Of course, you can also have both. In a conversation at All Things Open, Brad Topol, an IBM Distinguished Engineer, told me about how a new IBM open-source project Kabanero, which is also available as a product. And IBM Cloud pak for applications enables Java Enterprise Edition (Java EE) developers to build applications using their skills on top of Kubernetes. 

Topol said:

"We're taking all of our middleware and making it cloud native. We think that's really helping a lot of folks who want the benefits of cloud native, but really enjoy their Java code. It's not easy easy to master containers and Kubernetes, but we know how to do it right, so we make those invisible so they can get their J2E work done while getting the benefits of Kubernetes without the pain of mastering these new technologies."

That's exactly what the Cloud Foundry found. Developers are taking enterprise development strategies into their own hands by adding levels of abstraction to the container/container orchestration underlayer while decreasing complexity. 

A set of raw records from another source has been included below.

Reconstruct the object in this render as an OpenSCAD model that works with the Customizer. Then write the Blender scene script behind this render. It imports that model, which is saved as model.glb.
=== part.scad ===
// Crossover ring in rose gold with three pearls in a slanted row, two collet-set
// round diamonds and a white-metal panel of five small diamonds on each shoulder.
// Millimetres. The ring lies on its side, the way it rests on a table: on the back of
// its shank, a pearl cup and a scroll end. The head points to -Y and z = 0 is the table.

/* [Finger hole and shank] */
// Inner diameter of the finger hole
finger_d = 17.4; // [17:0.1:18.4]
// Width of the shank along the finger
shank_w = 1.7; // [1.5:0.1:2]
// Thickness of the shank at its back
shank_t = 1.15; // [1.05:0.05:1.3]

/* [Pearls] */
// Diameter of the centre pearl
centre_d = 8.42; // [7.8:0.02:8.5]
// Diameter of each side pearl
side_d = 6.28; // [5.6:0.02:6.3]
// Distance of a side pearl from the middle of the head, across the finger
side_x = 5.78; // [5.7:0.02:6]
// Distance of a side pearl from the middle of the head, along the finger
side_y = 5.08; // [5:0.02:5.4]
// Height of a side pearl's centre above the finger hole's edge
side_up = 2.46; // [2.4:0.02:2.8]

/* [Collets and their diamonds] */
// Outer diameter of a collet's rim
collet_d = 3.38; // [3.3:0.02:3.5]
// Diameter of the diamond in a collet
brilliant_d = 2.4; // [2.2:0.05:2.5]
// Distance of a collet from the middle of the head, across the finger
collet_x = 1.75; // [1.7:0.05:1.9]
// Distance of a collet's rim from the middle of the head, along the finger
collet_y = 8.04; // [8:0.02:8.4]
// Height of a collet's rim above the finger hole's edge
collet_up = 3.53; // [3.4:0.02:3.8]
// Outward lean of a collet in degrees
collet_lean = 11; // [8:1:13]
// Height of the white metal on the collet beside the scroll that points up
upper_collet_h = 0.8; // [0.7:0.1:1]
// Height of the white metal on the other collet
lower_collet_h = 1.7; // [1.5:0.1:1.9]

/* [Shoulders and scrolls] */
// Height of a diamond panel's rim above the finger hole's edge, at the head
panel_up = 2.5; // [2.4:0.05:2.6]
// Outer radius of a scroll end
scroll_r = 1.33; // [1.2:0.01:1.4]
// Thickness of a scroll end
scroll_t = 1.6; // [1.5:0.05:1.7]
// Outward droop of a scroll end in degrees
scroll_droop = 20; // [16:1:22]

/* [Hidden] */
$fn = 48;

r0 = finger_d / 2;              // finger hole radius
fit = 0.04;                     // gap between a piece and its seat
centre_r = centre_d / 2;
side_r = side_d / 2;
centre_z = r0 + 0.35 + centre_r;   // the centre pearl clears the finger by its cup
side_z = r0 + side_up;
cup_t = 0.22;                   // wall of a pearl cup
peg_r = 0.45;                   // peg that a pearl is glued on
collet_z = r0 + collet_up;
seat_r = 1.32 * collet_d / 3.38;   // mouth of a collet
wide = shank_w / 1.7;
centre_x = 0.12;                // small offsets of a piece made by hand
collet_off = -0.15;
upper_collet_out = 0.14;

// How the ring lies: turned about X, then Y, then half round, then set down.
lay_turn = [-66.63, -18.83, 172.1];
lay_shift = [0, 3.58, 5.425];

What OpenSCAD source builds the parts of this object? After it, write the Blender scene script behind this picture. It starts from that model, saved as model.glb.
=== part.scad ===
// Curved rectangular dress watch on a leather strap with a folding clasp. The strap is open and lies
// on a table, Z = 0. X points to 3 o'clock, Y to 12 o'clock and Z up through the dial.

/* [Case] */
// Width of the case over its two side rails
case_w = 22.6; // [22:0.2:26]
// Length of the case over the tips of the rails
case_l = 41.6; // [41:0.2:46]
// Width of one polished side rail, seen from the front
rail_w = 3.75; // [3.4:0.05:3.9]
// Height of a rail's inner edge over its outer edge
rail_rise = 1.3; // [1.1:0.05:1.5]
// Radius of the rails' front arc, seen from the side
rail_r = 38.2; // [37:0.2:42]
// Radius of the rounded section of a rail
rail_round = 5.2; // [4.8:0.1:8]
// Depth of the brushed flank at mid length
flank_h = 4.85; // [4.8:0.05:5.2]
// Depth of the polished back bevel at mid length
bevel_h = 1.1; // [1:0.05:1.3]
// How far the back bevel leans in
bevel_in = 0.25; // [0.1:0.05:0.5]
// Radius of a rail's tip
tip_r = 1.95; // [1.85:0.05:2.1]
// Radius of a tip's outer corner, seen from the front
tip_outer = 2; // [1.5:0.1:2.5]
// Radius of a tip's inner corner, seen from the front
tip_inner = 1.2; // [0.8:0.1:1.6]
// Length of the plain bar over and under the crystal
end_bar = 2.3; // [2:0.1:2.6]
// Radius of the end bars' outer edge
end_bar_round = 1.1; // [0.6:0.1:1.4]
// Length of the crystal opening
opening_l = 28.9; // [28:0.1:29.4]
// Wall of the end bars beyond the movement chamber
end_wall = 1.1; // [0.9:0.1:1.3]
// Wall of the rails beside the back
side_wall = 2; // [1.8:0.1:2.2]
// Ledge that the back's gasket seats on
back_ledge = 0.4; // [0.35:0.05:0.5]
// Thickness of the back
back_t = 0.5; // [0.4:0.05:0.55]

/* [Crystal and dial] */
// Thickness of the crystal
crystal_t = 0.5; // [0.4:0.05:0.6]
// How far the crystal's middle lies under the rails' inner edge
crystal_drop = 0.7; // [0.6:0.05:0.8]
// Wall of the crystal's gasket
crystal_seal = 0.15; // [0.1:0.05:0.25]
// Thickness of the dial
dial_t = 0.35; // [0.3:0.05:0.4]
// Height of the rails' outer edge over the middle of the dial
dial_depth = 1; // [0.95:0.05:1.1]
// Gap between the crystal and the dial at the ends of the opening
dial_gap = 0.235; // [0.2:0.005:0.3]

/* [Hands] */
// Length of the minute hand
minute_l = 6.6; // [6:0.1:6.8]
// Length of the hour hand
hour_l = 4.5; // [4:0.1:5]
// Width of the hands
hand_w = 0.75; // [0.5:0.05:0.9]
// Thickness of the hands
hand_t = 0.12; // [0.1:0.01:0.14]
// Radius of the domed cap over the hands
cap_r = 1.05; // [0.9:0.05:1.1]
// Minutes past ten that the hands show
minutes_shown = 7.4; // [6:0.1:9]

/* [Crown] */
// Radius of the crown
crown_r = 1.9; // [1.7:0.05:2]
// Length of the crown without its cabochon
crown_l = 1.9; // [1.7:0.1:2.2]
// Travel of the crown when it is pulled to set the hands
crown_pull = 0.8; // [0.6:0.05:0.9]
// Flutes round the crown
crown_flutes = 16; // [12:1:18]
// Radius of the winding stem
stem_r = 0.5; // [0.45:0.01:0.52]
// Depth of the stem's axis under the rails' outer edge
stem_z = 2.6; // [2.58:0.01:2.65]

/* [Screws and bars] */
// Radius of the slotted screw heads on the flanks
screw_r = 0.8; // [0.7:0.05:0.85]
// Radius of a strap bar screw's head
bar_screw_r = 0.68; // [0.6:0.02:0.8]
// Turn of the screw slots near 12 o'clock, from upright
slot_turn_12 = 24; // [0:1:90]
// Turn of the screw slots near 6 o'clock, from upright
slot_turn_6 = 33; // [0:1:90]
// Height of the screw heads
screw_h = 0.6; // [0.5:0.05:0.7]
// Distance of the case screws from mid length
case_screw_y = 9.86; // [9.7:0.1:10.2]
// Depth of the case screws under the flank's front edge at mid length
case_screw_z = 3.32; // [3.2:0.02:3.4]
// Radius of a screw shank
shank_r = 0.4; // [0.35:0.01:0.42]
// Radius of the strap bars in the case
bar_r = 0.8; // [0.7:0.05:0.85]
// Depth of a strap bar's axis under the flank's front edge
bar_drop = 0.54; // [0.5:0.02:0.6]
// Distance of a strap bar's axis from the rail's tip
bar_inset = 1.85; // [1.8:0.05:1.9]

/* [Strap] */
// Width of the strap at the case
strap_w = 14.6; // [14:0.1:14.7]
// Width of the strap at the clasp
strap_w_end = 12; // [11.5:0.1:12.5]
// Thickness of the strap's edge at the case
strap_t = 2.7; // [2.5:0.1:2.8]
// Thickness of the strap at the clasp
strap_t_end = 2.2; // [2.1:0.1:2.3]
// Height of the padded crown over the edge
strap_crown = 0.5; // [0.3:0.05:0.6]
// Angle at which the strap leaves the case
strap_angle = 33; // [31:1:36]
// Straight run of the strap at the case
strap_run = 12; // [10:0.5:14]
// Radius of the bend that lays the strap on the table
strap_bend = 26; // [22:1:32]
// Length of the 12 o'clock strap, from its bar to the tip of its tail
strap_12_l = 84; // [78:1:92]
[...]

So, as 60% of large enterprises report hosting their IT infrastructure in an increasingly complex multi-cloud environment, many of them, 59%, are giving developers more authority to choose the tools they use to address these new demands. This is a path to success. As Abby Kearns, executive director at Cloud Foundry Foundation, said, "Enterprises that actively engage their development teams in their digital transformation initiatives will be successful."

What else do developers want? Survey said: 

  • Productivity and flexibility are key drivers for developer tool selection. When asked how they want to feel when using a tool or technology, 46% of developers choose "productive." Almost two thirds, or 63%, of respondents say that a technology's ability to integrate with their environment is the touchstone that makes technology better.
  • Underscoring the increasingly prominent role developers are playing throughout the enterprise, 48% of the developers surveyed say leadership expects them to provide details around security features, and a little more than a third say they must establish proof of concepts and provide specific business use cases for new technologies to the executive suite. 
  • Developers place their highest value (69% of respondents) on a proven, mature platform. Sixty-five percent say they place the most value on a platform that delivers a consistent experience. Fifty-nine percent said a platform that integrates innovations is of the greatest value to their team's ability to develop software applications.

What I see when you add it all up isn't that containers aren't still important. They are. They're at the heart of today's IT world. But, containers are beginning what Gartner calls the "sliding into the trough" part of the hype-cycle journey. 

Containers won't go away. Unlike some technologies, which die out, containers will rise into the plateau of productivity. In the meantime, developers want stable, productive platforms, which will let them get their work done without demanding they learn the ins and outs of containers and Kubernetes before they can be productive.